Jesse Ward cased the upper levels of the university’s Killam Library and amassed a nine-page document filled with images. Most was harmless but some of it was vile and hateful, from racist slurs about U.S. President Obama to making light of rape. The library’s staff agreed students shouldn’t have to see such filth. They responded by urgently replacing tables etched with age-old graffiti and dropping $1,000 to whitewash slur-ridden walls. They also asked janitorial staff to do a better job reporting any and all graffiti.

Not only that, campus security services says it plans to initiate a public education campaign to appeal to students and teachers to start reporting graffiti so it can be painted over.

And there will be consequences for anyone caught in the act. “No more finger wagging,” says Jacob MacIsaac of Dalhousie’s security services adding they will press charges.

It’s a thorough response to an epidemic with just one big problem—graffiti is not an epidemic that needs to be cleaned up. The problem is bigoted bullies who feel the need to write hateful words.

MacIsaac says he spent hours in the library reading the layers upon layers of penwork on bathroom walls, desks and staircases. He told The Gazette that 95 per cent of the graffiti he saw was  “bubblegum graffiti”—how he describes innocent messages caused by boredom and/or a lack of impulse control. A much smaller but still disturbing amount of the graffiti targeted ethnic groups, religious beliefs, sexual orientation or even specific individuals. And so MacIsaac says subject matter doesn’t drive the conversation. “We’re more concerned with property damage.”

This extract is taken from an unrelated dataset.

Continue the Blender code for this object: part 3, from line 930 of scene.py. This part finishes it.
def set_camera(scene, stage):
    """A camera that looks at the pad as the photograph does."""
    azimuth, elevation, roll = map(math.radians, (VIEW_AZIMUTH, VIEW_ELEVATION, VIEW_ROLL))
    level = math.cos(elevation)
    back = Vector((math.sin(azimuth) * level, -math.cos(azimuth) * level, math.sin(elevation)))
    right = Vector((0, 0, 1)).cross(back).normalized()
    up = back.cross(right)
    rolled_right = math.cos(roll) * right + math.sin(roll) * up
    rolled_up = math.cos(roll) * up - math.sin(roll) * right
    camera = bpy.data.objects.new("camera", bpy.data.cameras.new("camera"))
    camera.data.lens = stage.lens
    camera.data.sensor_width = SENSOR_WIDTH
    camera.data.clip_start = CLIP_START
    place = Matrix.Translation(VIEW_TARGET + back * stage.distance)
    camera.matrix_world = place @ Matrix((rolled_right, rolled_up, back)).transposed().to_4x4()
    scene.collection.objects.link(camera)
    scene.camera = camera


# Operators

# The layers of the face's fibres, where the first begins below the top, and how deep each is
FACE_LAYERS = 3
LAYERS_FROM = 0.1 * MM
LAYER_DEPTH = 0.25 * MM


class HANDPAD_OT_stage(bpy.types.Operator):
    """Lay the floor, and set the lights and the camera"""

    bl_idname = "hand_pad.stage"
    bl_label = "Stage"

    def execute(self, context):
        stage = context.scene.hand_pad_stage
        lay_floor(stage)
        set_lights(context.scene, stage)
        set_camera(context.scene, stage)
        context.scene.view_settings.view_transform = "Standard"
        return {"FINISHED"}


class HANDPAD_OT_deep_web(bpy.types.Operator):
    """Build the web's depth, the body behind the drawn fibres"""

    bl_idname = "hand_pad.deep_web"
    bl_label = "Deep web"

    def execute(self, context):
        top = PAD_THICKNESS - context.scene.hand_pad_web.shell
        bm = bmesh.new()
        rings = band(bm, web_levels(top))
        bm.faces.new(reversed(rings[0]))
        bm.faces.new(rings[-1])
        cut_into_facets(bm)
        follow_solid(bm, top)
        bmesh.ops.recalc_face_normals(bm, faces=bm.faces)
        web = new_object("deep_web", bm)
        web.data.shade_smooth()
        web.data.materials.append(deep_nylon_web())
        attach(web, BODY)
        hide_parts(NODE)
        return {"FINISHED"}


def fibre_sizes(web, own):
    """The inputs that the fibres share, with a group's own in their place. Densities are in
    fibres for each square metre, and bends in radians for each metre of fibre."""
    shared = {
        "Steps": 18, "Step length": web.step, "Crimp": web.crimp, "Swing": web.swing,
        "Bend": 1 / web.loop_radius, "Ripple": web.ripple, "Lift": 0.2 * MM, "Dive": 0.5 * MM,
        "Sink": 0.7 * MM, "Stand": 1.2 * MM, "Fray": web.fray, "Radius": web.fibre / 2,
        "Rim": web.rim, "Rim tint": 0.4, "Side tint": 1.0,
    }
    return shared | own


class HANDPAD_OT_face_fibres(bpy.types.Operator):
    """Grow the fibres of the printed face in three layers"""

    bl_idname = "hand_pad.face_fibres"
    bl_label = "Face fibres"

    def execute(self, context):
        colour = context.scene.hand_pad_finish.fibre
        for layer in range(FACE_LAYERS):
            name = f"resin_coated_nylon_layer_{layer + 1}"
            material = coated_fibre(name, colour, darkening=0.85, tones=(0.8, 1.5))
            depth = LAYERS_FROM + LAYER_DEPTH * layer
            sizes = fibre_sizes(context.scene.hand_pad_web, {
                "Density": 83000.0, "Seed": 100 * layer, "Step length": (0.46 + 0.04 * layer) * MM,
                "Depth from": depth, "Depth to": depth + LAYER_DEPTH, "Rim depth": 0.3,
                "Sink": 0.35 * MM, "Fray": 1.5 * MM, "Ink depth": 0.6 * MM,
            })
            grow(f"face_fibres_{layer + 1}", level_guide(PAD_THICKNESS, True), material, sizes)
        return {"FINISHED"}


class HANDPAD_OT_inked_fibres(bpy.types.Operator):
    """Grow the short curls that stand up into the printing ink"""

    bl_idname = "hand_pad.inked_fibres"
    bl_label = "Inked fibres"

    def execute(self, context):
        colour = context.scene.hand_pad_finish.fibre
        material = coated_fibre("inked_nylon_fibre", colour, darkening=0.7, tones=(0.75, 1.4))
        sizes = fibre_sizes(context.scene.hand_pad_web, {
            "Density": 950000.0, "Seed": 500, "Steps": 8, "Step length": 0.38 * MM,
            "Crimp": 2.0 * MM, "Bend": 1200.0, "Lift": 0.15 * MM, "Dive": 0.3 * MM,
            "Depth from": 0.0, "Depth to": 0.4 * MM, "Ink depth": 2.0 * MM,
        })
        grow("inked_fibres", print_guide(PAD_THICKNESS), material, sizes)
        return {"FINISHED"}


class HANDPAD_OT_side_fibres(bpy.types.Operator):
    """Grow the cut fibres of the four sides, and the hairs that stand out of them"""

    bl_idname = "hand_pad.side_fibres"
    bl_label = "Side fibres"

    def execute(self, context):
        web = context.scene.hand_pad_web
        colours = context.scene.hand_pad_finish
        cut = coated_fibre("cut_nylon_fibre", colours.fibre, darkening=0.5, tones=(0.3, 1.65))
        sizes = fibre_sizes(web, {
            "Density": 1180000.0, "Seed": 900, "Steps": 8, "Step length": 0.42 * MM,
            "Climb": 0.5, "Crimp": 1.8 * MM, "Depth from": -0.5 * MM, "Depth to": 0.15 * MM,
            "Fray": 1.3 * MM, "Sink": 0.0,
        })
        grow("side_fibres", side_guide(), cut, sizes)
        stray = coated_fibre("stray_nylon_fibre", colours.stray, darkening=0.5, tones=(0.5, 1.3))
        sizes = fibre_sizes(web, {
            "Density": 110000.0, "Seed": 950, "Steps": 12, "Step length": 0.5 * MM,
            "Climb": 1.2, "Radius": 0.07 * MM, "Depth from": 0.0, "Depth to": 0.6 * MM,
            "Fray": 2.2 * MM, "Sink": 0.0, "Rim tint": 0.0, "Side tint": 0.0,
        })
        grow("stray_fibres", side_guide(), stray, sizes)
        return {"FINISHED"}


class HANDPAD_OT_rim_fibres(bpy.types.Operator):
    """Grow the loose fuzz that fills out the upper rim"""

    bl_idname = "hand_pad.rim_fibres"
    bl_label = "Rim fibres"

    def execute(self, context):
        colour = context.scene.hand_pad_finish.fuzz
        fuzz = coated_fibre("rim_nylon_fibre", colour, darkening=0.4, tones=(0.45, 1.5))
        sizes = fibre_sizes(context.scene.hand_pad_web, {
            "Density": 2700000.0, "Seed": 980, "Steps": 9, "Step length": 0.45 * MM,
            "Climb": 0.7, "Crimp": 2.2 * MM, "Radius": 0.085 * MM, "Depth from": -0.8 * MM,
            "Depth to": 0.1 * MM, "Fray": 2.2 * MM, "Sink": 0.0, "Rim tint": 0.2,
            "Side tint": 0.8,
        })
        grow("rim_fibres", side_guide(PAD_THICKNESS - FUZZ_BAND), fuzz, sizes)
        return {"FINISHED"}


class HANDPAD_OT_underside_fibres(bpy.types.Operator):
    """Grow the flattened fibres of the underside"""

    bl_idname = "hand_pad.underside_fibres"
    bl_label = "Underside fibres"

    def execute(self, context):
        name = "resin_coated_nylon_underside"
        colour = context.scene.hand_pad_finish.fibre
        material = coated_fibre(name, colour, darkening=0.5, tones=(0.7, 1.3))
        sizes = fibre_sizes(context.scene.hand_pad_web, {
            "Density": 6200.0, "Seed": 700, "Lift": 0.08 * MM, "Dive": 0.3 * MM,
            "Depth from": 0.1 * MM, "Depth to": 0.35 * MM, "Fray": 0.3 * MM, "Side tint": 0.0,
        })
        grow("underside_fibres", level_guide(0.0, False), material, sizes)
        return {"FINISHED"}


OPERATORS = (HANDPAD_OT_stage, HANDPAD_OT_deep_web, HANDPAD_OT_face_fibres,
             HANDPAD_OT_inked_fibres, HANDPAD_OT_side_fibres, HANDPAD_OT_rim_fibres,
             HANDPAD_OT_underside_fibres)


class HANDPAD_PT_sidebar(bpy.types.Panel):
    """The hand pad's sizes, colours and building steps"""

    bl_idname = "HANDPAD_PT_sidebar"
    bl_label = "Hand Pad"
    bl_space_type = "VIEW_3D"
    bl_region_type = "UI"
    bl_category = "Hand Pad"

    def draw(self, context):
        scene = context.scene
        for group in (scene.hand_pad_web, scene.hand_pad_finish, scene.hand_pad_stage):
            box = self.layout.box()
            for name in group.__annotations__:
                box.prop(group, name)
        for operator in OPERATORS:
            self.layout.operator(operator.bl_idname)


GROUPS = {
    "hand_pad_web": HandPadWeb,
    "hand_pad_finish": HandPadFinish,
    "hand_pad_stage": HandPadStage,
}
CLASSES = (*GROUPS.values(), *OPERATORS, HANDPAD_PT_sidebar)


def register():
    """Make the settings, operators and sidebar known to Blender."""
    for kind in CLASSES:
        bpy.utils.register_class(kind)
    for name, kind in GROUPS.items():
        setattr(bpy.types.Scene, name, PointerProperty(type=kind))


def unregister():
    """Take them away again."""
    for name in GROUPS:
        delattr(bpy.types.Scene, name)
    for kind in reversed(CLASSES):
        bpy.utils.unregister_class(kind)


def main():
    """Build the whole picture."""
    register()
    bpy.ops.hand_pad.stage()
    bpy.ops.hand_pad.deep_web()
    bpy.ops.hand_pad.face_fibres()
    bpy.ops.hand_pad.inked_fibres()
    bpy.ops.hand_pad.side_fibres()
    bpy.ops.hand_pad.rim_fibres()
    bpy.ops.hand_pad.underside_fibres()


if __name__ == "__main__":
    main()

This suggests to me he doesn’t see the real problem, so it’s not surprising that Dalhousie is taking such a draconian approach. The problem with a graffiti eradication strategy is that it distracts from the real issues and it also has some drawbacks of it own.

First of all, eradication won’t succeed if the law is still ignored, just like the anti-smoking ban.

But that’s not all. Deborah Landry is a criminology professor at the University of Ottawa and board member of the House of PainT, a legal graffiti space. She says that, not only are graffiti eradication strategies futile, they are also in danger of targeting the groups often associated with urban art, whether they’re minorities like African Canadians, Aboriginals, low-income youth or just groups of people in hoodies lingering in corridors. What’s wrong with a little graffiti—hateful stuff excluded—if it allows marginalized people, or any people for that matter, to express themselves?

And let’s not underestimate the cost of eradicating all graffiti and hiring staff to patrol corridors and paint over new scribbles. It’s not going to be cheap. Dalhousie as a whole already spends somewhere between $50,000 to $60,000 a year on removing graffiti from the outsides of buildings.

By focusing on painting over it, Dalhousie is missing the point. The school doesn’t have a graffiti problem. It has a problem with a few hateful bullies who think they can hide behind the anonymity of a bathroom stall or in the shadows of a dark hallway. A few heavy-handed crackdowns are unlikely to solve the real problem. The money would better spent on anti-bullying education.